Some Freedom Caucus members have shifted their stance and plan to support the latest bill.
“I think collectively, the set of reforms gives you the chance to detect enough things within 702,” said Rep. Warren Davidson (R-Ohio), adding he believes Congress would be alerted to any abuses of the spy tool.
“I don’t think it’s a perfect bill. Don’t get me wrong. I think there’s a lot you could do and still be secure, but the people that do it for a living, day to day, aren’t confident of that. So I’m like, alright, we’ve got enough surveillance of what you’re doing in there for me to feel like we can probably detect it. If we can’t, great, it’s going to get reviewed again here soon.”
But Scanlon said she was not satisfied by the protections, noting that the bill leaves the intelligence community to police itself.
“The so-called reforms in this FISA bill essentially consist of [Director of National Intelligence] Tulsi Gabbard checking [FBI Director] Kash Patel’s homework.”
Proponents of reauthorizing Section 702 say the reforms in the 2024 bill are working.

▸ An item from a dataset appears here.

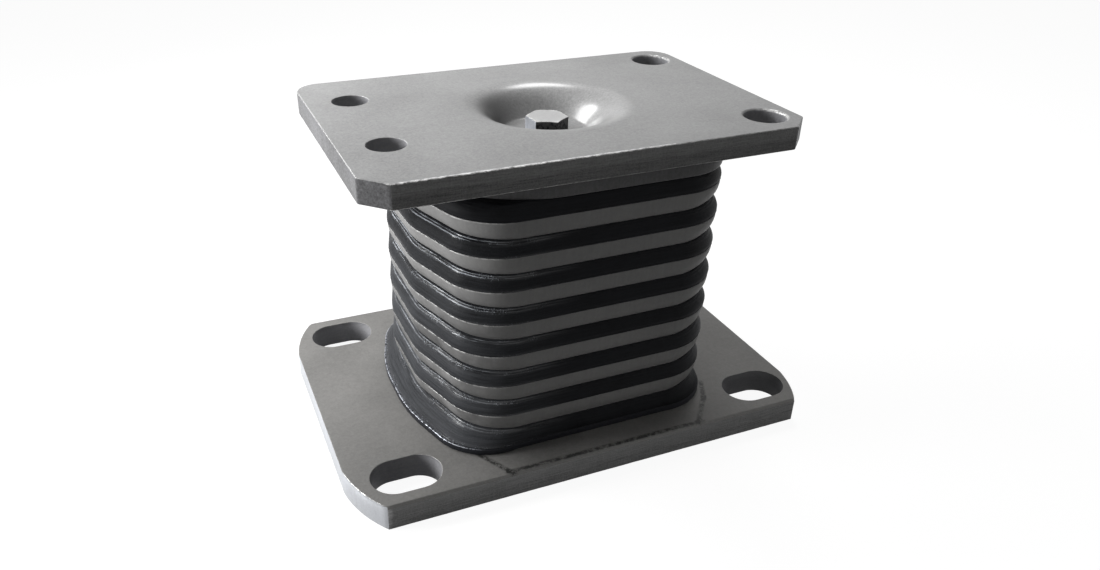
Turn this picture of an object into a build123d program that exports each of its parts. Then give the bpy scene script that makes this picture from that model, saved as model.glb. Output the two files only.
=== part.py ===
from build123d import *
import math
import os

os.makedirs("parts", exist_ok=True)

# Leaf spring bushing: a laminated block of rubber layers and steel plates, held between
# a slotted base plate and a drilled top plate by one centre bolt.
# Millimetres. +Z is up, -Y is the front, and the origin is the middle of the base
# plate's underside.

# Block axis, which the bolt, the pressed dimple and both hole patterns share
core_x = 2.5

# Base plate, with less cut off its corners at the right
base_width = 229.0
base_depth = 158.5
base_thickness = 12.5
base_left_cut_x = 12.5
base_left_cut_y = 29.25
base_right_cut_x = 8.5
base_right_cut_y = 22.5
base_corner_arc = 59.0

# Slots in the base plate, end to end along X, set in from the plate's edges
slot_length = 32.0
slot_width = 22.0
slot_edge_x = 23.5
slot_edge_y = 17.75

# Top plate
top_width = 200.0
top_depth = 134.0
top_thickness = 10.5
front_corner_cut = 10.5
back_corner_radius = 12.0

# Holes in the top plate, set in from its edges: a narrow pair at the left, a little
# behind the block axis, and a wide pair at the right
left_hole_diameter = 16.5
left_hole_edge = 17.5
left_hole_spacing = 61.0
left_hole_shift_y = 4.15
right_hole_diameter = 18.6
right_hole_edge = 17.5

# Dimple pressed into the top plate around the bolt head
dimple_depth = 12.8
dimple_floor_radius = 19.5
dimple_wall_angle = 50.0
dimple_lip_radius = 20.0
dimple_lip_steps = 4

# Plan of the laminated block
block_width = 145.0
block_depth = 128.0
block_side_flat = 39.0
block_corner_inset = 13.8
block_corner_radius = 27.0

# Laminated layers, from the base up
lower_end_thickness = 3.0
lower_end_margin = 2.0
interleaf_count = 7
interleaf_thickness = 8.0
bottom_rubber_thickness = 8.5
rubber_thickness = 7.7
rubber_margin = 0.3
rubber_draw_in = 2.6
upper_end_thickness = 6.6

# Centre bolt
bolt_diameter = 10.0
bolt_head_across_flats = 17.0
bolt_head_height = 7.0
bolt_head_turn = 35.4
bolt_head_chamfer_angle = 30.0
bolt_end_chamfer = 1.0

# Clearances and finish
bolt_hole_clearance = 1.0
thread_clearance = 0.1
dimple_clearance = 1.5
outline_corner_radius = 1.5

# Levels, radii and spacings that follow from the sizes above
slot_spacing_x = base_width - 2 * slot_edge_x
slot_spacing_y = base_depth - 2 * slot_edge_y
left_hole_offset = top_width / 2 - left_hole_edge
right_hole_offset = top_width / 2 - right_hole_edge
right_hole_spacing = top_depth - 2 * right_hole_edge
stack_bottom = base_thickness + lower_end_thickness
rubber_stack = bottom_rubber_thickness + interleaf_count * rubber_thickness
stack_top = stack_bottom + rubber_stack + interleaf_count * interleaf_thickness
top_plate_bottom = stack_top + upper_end_thickness
top_plate_top = top_plate_bottom + top_thickness
dimple_floor = top_plate_top - dimple_depth
wall_turn = math.radians(dimple_wall_angle)
lip_drop = dimple_lip_radius * (1 - math.cos(wall_turn))
wall_reach = (dimple_depth - lip_drop) / math.tan(wall_turn)
dimple_radius = dimple_floor_radius + wall_reach + dimple_lip_radius * math.sin(wall_turn)
boss_floor_radius = dimple_floor_radius + top_thickness * math.tan(wall_turn / 2)
boss_top_radius = boss_floor_radius + dimple_depth / math.tan(wall_turn)
upper_bore_diameter = 2 * (dimple_radius + dimple_clearance)
bolt_hole_diameter = bolt_diameter + bolt_hole_clearance


def block_section(height, margin=0.0):
    """Plan of one layer: a rectangle whose sides slant in to broad rounded corners."""
    half_width = block_width / 2 + margin
    half_depth = block_depth / 2 + margin
    with BuildSketch(Plane((core_x, 0, height))) as section:
        with BuildLine():
            side = Line((half_width, 0), (half_width, block_side_flat / 2))
            FilletPolyline(
                side @ 1,
                (half_width - block_corner_inset, half_depth),
                (0, half_depth),
                radius=block_corner_radius,
            )
            mirror(about=Plane.YZ)
            mirror(about=Plane.XZ)
        make_face()
    return section.sketch


def make_layer(name, height, thickness, bore_diameter, margin=0.0, draw_in=0.0):
    """One layer of the block, bored for the bolt, its walls drawn in towards the top."""
    with BuildPart() as layer:
        extrude(
            block_section(height, margin),
            amount=thickness,
            taper=math.degrees(math.atan2(draw_in, thickness)),
        )
        with Locations((core_x, 0, height + thickness)):
            Hole(bore_diameter / 2)
    layer.part.label = name
    export_step(layer.part, f"parts/{name}.step")


# Base plate: corners cut by a shallow arc, four slots and the tapped hole, the front half
# a mirror image of the back
with BuildPart() as base_plate:
    with BuildSketch():
        with BuildLine():
            back_edge = Line(
                (base_left_cut_x - base_width / 2, base_depth / 2),
                (base_width / 2 - base_right_cut_x, base_depth / 2),
            )
            left_corner = RadiusArc(
                back_edge @ 0, (-base_width / 2, base_depth / 2 - base_left_cut_y), -base_corner_arc
            )
            right_corner = RadiusArc(
                back_edge @ 1, (base_width / 2, base_depth / 2 - base_right_cut_y), base_corner_arc
            )
            Line(left_corner @ 1, (-base_width / 2, 0))
            Line(right_corner @ 1, (base_width / 2, 0))
            mirror(about=Plane.XZ)
        make_face()
        with Locations((core_x, 0)):
            Circle((bolt_diameter + thread_clearance) / 2, mode=Mode.SUBTRACT)
            with GridLocations(slot_spacing_x, slot_spacing_y, 2, 2):
                SlotOverall(slot_length, slot_width, mode=Mode.SUBTRACT)
    extrude(amount=base_thickness)
base_plate.part.label = "base_plate"
export_step(base_plate.part, "parts/base_plate.step")

# Lower end plate: the thin lip that the first rubber layer stands on
make_layer(
    "lower_end_plate", base_thickness, lower_end_thickness, bolt_hole_diameter, lower_end_margin
)

# Laminated block: a rubber layer under each steel plate, drawn in under it and swelling
# towards the plate below, and a last one on top that is bored out around the dimple
level = stack_bottom
for number in range(1, interleaf_count + 2):
    layer_thickness = bottom_rubber_thickness if number == 1 else rubber_thickness
    layer_bore = bolt_hole_diameter if number <= interleaf_count else upper_bore_diameter
    make_layer(
        f"rubber_layer_{number}", level, layer_thickness, layer_bore, rubber_margin, rubber_draw_in
    )
    level += layer_thickness
    if number <= interleaf_count:
        make_layer(f"interleaf_plate_{number}", level, interleaf_thickness, bolt_hole_diameter)
        level += interleaf_thickness

# Upper end plate: the ring that the top plate is welded to
make_layer("upper_end_plate", stack_top, upper_end_thickness, upper_bore_diameter)

# Profile of the dimple's lip, which rolls from the flat top down to the slope of the wall
lip_turns = [wall_turn * step / dimple_lip_steps for step in range(dimple_lip_steps + 1)]
lip_points = [
    (
        dimple_radius - dimple_lip_radius * math.sin(turn),
        top_plate_top - dimple_lip_radius * (1 - math.cos(turn)),
    )
    for turn in lip_turns
]

# Top plate: front corners cut at 45 degrees, back corners rounded, four holes, and a dimple
# pressed down for the bolt head, with the sheet's thickness kept along its wall and floor
with BuildPart() as top_plate:
    with BuildSketch(Plane.XY.offset(top_plate_bottom)) as top_outline:
        Rectangle(top_width, top_depth)
        fillet(top_outline.vertices().group_by(Axis.Y)[-1], back_corner_radius)
        chamfer(top_outline.vertices().group_by(Axis.Y)[0], front_corner_cut)
        front_corners = top_outline.vertices().group_by(Axis.Y)[:2]
        fillet(front_corners[0] + front_corners[1], outline_corner_radius)
        with Locations((core_x - left_hole_offset, left_hole_shift_y)):
            with GridLocations(0, left_hole_spacing, 1, 2):
                Circle(left_hole_diameter / 2, mode=Mode.SUBTRACT)
        with Locations((core_x + right_hole_offset, 0)):
            with GridLocations(0, right_hole_spacing, 1, 2):
                Circle(right_hole_diameter / 2, mode=Mode.SUBTRACT)
    extrude(amount=top_thickness)
    with Locations((core_x, 0, top_plate_top)):
        Hole(dimple_radius)
    with BuildSketch(Plane((core_x, 0, 0), x_dir=(1, 0, 0), z_dir=(0, -1, 0))):
        with BuildLine():
            Polyline(
                *lip_points,
                (dimple_floor_radius, dimple_floor),
                (bolt_hole_diameter / 2, dimple_floor),
                (bolt_hole_diameter / 2, dimple_floor - top_thickness),
                (boss_floor_radius, dimple_floor - top_thickness),
                (boss_top_radius, top_plate_bottom),
                (dimple_radius, top_plate_bottom),
                close=True,
            )
        make_face()
    revolve(axis=Axis((core_x, 0, 0), (0, 0, 1)))
top_plate.part.label = "top_plate"
export_step(top_plate.part, "parts/top_plate.step")

# Centre bolt: its head on the dimple's floor and its end flush with the base's underside
with BuildPart() as centre_bolt:
    with BuildSketch(Plane((core_x, 0, dimple_floor))):
        RegularPolygon(
            bolt_head_across_flats / 2, 6, major_radius=False, rotation=bolt_head_turn
        )
    extrude(amount=bolt_head_height)
    head_corner = bolt_head_across_flats / math.sqrt(3)
    chamfer_drop = (head_corner - bolt_head_across_flats / 2) * math.tan(
        math.radians(bolt_head_chamfer_angle)
    )
    with BuildSketch(Plane((core_x, 0, dimple_floor), x_dir=(1, 0, 0), z_dir=(0, -1, 0))):
        with BuildLine():
            Polyline(
                (0, 0),
                (head_corner, 0),
                (head_corner, bolt_head_height - chamfer_drop),
                (bolt_head_across_flats / 2, bolt_head_height),
                (0, bolt_head_height),
                close=True,
            )
        make_face()
    revolve(axis=Axis((core_x, 0, 0), (0, 0, 1)), mode=Mode.INTERSECT)
    with BuildSketch(Plane((core_x, 0, 0))):
        Circle(bolt_diameter / 2)
    extrude(amount=dimple_floor)
    chamfer(centre_bolt.faces().sort_by(Axis.Z)[0].edges(), bolt_end_chamfer)
centre_bolt.part.label = "centre_bolt"
export_step(centre_bolt.part, "parts/centre_bolt.step")
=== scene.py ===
import logging
import math
from dataclasses import dataclass, replace
from enum import Enum, IntEnum
from functools import cached_property
from typing import Callable, Optional, Sequence, Union

import bmesh
import bpy
from bmesh.types import BMEdge, BMesh, BMFace, BMLayerItem, BMVert
from bpy.types import Material
from mathutils import Matrix, Vector, noise


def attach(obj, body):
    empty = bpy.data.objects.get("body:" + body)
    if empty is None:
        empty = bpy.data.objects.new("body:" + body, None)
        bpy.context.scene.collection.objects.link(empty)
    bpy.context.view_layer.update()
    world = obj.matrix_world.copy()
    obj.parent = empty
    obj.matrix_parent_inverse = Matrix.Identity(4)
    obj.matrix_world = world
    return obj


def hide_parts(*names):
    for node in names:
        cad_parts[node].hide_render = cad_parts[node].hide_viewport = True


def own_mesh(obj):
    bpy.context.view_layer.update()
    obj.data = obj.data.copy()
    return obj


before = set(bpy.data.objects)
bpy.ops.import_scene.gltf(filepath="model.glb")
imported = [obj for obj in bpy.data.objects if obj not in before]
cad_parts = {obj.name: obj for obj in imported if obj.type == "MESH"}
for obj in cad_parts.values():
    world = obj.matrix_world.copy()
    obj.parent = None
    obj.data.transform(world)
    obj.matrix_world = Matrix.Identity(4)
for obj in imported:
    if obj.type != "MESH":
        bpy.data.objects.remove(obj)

# Laminated spring block in its dressed form. Metres; +Z is up and -Y is the front.

log = logging.getLogger("spring_block")

MM = 0.001
UP = Vector((0.0, 0.0, 1.0))
FRONT = Vector((0.0, -1.0, 0.0))

# Axis of the block, the bolt, the dimple and the hole patterns
CORE_X = 0.0025

# Levels and thicknesses that several pieces share
BASE_THICKNESS = 0.0125
TOP_LEVEL = 0.1405
TOP_THICKNESS = 0.0105
DIMPLE_DEPTH = 0.0128

# Distance within which two points are one, and the share of a step that rounding may add
MERGE = 1e-6
ROUNDING = 1e-6

# Share of a face's normal along Z above which the face is level
LEVEL = 0.999

# Angle in radians above which an edge is sharp
SHARP = 0.45

# Longest edge where the shape needs no finer ones
LONG_EDGE = 0.004

Colour = tuple[float, float, float]


def grey(tone: float) -> Colour:
    """Gives a neutral colour."""
    return (tone, tone, tone)


def shade(colour: Colour, share: float) -> Colour:
    """Scales a colour."""
    return (colour[0] * share, colour[1] * share, colour[2] * share)


def ease_in(share: float) -> float:
    """Bends a straight rise from 0 to 1 into a smooth one, and keeps it there."""
    kept = min(1.0, max(0.0, share))
    return kept * kept * (3 - 2 * kept)


class Streaks(Enum):
    """Which way the tool marks of a face run, as scales of its Object coordinates."""

    NONE = (1.0, 1.0, 1.0)
    ALONG = (0.10, 0.10, 2.6)
    UPRIGHT = (1.6, 1.6, 0.12)


class Signal:
    """A value in a shader. Arithmetic on it adds Math nodes to its graph."""

    def __init__(self, graph: "Graph", socket: bpy.types.NodeSocket) -> None:
        """Wraps one output socket of a graph."""
        self.graph = graph
        self.socket = socket

    def _math(self, operation: str, *operands: "Operand", clamp: bool = False) -> "Signal":
        """Adds one Math node.

        Args:
            operation: the Math node's operation.
            operands: its inputs in order.
            clamp: whether the result is kept between 0 and 1.

        Returns:
            The node's result.
        """
        inputs = dict(enumerate(operands))
        settings = {"operation": operation, "use_clamp": clamp}
        return self.graph.add("ShaderNodeMath", settings, inputs)

    def __add__(self, other: "Operand") -> "Signal":
        """Sum."""
        return self._math("ADD", self, other)

    __radd__ = __add__

    def __sub__(self, other: "Operand") -> "Signal":
        """Difference."""
        return self._math("SUBTRACT", self, other)

    def __rsub__(self, other: "Operand") -> "Signal":
        """Difference, the other way round."""
        return self._math("SUBTRACT", other, self)

    def __mul__(self, other: "Operand") -> "Signal":
        """Product."""
        return self._math("MULTIPLY", self, other)

    __rmul__ = __mul__

    def __truediv__(self, other: "Operand") -> "Signal":
        """Quotient."""
        return self._math("DIVIDE", self, other)

    def clamp(self) -> "Signal":
        """Keeps the value between 0 and 1."""
        return self._math("ADD", self, 0.0, clamp=True)

    def abs(self) -> "Signal":
        """Drops the sign."""
        return self._math("ABSOLUTE", self)

    def step(self, low: float, high: float) -> "Signal":
        """Rises smoothly from 0 at low to 1 at high.

        Args:
            low: where the rise starts.
            high: where it ends; below low, the value falls instead.

        Returns:
            A mask between 0 and 1.
        """
        rise = ((self - low) / (high - low)).clamp()
        return rise * rise * (3.0 - 2.0 * rise)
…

The reforms, coupled with a tech fix that ended the practice of immediately opting officers into searching the database, have seen searches of Americans drop 2.9 million in 2022 to just over 9,000 in the year after the last renewal of Section 702.
Jordan, who reversed his position this year when he said he would back Section 702 without a warrant requirement, said those 56 reforms “have made a marked difference.”
“In simple terms, when you got more people in the front end who have to approve a query, particularly in this proposed legislation, you got an attorney who has to sign off. So you got more checks and balances on the front end,” he said.
“And then, of course, you now have the 30 day look back,” he said of the ODNI review. “So it’s all designed for more transparency.”